### [MATERIAL]

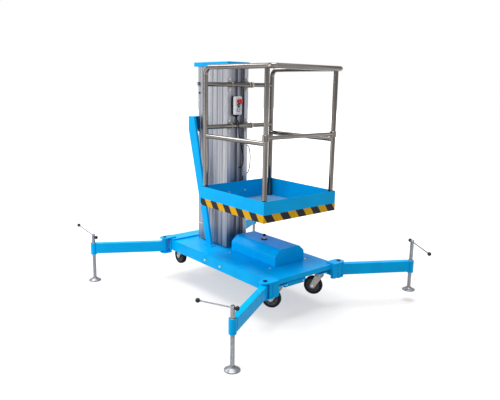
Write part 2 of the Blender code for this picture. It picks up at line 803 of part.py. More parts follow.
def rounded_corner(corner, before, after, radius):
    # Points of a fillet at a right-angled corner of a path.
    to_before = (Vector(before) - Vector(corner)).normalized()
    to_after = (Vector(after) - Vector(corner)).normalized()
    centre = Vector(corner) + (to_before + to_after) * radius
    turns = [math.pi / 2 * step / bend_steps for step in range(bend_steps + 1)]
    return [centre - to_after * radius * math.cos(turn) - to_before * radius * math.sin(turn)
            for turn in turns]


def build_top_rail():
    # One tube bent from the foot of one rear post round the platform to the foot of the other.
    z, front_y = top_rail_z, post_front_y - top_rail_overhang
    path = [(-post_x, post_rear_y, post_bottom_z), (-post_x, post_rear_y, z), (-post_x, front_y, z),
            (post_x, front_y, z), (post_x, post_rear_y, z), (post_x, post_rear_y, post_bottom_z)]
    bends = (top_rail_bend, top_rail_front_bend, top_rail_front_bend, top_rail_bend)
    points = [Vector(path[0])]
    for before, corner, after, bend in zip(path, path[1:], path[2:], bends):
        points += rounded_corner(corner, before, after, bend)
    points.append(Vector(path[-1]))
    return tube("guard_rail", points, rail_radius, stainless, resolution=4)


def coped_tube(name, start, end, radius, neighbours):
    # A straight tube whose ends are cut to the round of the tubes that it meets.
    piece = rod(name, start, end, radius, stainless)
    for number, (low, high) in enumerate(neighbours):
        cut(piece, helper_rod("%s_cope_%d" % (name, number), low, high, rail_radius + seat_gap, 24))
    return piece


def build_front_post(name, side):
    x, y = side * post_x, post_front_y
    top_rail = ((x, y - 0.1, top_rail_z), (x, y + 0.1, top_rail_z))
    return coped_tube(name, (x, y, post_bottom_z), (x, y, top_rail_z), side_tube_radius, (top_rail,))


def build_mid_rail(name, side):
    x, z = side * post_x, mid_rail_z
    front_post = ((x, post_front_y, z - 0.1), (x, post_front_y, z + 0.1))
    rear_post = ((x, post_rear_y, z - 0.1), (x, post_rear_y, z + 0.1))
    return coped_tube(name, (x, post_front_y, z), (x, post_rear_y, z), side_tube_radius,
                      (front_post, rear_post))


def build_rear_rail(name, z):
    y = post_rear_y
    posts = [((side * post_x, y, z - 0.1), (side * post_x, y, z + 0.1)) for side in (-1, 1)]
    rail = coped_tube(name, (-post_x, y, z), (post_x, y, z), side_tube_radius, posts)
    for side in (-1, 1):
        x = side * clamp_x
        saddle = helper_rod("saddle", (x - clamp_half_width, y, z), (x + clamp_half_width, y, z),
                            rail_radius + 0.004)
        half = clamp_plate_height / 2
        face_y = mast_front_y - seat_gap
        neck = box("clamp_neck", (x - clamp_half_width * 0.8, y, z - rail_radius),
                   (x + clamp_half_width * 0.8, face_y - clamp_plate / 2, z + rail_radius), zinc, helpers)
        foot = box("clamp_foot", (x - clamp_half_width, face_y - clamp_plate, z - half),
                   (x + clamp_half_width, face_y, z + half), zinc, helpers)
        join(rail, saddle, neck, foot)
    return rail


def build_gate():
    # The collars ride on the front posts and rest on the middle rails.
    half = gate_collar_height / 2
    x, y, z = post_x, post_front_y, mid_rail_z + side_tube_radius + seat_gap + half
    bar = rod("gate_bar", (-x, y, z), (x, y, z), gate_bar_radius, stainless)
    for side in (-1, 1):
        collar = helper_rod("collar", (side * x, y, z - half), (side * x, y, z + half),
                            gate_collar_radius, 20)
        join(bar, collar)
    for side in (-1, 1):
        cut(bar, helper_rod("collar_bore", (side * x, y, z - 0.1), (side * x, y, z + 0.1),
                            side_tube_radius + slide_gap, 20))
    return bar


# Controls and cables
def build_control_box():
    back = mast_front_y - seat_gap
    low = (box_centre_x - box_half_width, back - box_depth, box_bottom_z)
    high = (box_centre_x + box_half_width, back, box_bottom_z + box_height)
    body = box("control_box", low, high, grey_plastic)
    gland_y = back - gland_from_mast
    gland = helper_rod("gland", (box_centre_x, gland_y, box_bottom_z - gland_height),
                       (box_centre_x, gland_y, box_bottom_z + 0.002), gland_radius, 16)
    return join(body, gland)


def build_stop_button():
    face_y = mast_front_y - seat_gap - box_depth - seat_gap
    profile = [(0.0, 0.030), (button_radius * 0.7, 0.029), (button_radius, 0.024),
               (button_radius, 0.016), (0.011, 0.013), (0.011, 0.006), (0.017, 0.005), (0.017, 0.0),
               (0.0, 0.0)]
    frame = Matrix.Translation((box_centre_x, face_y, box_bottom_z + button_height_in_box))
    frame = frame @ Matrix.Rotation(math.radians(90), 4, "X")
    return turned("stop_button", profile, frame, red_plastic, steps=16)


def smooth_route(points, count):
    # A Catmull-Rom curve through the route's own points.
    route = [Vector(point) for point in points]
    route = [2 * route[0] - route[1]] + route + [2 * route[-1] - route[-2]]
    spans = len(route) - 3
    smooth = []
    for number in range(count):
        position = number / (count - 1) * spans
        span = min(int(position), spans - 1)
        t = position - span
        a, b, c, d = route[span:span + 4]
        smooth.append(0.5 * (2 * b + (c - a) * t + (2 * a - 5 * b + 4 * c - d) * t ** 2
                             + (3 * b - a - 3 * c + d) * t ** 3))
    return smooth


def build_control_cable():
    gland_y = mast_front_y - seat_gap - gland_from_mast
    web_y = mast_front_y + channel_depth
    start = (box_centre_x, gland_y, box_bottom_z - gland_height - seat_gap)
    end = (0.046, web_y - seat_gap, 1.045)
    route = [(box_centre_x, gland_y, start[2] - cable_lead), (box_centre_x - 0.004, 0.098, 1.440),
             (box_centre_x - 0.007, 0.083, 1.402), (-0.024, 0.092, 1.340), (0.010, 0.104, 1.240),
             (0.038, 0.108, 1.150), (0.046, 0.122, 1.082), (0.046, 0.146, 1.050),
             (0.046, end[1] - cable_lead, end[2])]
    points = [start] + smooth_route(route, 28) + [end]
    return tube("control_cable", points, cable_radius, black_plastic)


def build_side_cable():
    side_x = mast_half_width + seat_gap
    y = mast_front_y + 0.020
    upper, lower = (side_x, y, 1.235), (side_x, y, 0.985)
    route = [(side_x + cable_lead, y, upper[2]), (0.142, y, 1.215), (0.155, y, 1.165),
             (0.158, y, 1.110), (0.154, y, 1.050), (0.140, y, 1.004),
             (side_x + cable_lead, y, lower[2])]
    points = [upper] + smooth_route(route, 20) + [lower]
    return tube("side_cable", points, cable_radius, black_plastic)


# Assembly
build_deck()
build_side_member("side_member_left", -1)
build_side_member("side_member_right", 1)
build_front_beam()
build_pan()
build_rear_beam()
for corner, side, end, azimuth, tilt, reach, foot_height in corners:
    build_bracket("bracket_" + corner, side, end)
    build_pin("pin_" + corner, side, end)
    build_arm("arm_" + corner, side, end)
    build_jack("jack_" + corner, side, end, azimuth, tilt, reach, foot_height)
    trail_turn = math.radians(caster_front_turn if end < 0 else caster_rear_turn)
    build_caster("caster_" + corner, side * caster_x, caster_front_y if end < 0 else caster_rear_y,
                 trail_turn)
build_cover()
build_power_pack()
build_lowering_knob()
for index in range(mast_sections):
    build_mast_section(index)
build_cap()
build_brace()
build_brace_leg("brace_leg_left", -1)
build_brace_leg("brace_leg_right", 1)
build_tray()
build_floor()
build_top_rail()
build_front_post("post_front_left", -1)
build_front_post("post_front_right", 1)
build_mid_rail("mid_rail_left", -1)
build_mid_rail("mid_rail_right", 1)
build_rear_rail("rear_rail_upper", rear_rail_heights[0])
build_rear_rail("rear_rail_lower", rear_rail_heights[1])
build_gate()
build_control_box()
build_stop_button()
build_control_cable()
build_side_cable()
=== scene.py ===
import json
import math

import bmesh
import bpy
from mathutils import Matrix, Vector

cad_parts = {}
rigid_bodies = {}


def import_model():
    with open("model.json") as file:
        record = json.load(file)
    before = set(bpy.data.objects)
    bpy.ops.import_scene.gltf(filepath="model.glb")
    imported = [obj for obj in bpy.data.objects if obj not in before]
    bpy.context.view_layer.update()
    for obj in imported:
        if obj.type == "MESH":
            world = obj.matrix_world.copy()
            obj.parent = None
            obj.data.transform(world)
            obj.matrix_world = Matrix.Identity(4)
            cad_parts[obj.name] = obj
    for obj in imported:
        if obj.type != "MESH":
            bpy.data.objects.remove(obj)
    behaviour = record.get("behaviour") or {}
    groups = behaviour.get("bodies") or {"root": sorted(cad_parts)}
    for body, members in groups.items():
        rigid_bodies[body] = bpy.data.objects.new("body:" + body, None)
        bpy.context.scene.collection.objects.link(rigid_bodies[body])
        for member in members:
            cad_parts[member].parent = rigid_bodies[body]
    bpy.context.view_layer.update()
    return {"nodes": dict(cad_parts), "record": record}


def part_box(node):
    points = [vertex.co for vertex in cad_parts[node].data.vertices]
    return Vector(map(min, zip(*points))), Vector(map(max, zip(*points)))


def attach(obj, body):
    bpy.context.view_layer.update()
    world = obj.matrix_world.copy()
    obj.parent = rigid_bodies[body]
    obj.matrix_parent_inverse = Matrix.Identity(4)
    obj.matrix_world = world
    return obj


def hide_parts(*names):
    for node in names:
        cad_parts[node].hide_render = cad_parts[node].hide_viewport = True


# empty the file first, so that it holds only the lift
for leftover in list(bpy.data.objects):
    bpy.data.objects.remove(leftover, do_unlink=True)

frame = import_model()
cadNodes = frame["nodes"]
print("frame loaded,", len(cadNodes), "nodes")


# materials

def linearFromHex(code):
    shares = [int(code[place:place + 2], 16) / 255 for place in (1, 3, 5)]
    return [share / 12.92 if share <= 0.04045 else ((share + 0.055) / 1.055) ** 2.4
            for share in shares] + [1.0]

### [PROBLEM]
Extract the lines from the line with "build_floor()" through the line with "obj.parent = None". Keep both of those lines, copy everything exactly, and add nothing.

### [SOLUTION TO THE EXERCISE]
build_floor()
build_top_rail()
build_front_post("post_front_left", -1)
build_front_post("post_front_right", 1)
build_mid_rail("mid_rail_left", -1)
build_mid_rail("mid_rail_right", 1)
build_rear_rail("rear_rail_upper", rear_rail_heights[0])
build_rear_rail("rear_rail_lower", rear_rail_heights[1])
build_gate()
build_control_box()
build_stop_button()
build_control_cable()
build_side_cable()
=== scene.py ===
import json
import math

import bmesh
import bpy
from mathutils import Matrix, Vector

cad_parts = {}
rigid_bodies = {}


def import_model():
    with open("model.json") as file:
        record = json.load(file)
    before = set(bpy.data.objects)
    bpy.ops.import_scene.gltf(filepath="model.glb")
    imported = [obj for obj in bpy.data.objects if obj not in before]
    bpy.context.view_layer.update()
    for obj in imported:
        if obj.type == "MESH":
            world = obj.matrix_world.copy()
            obj.parent = None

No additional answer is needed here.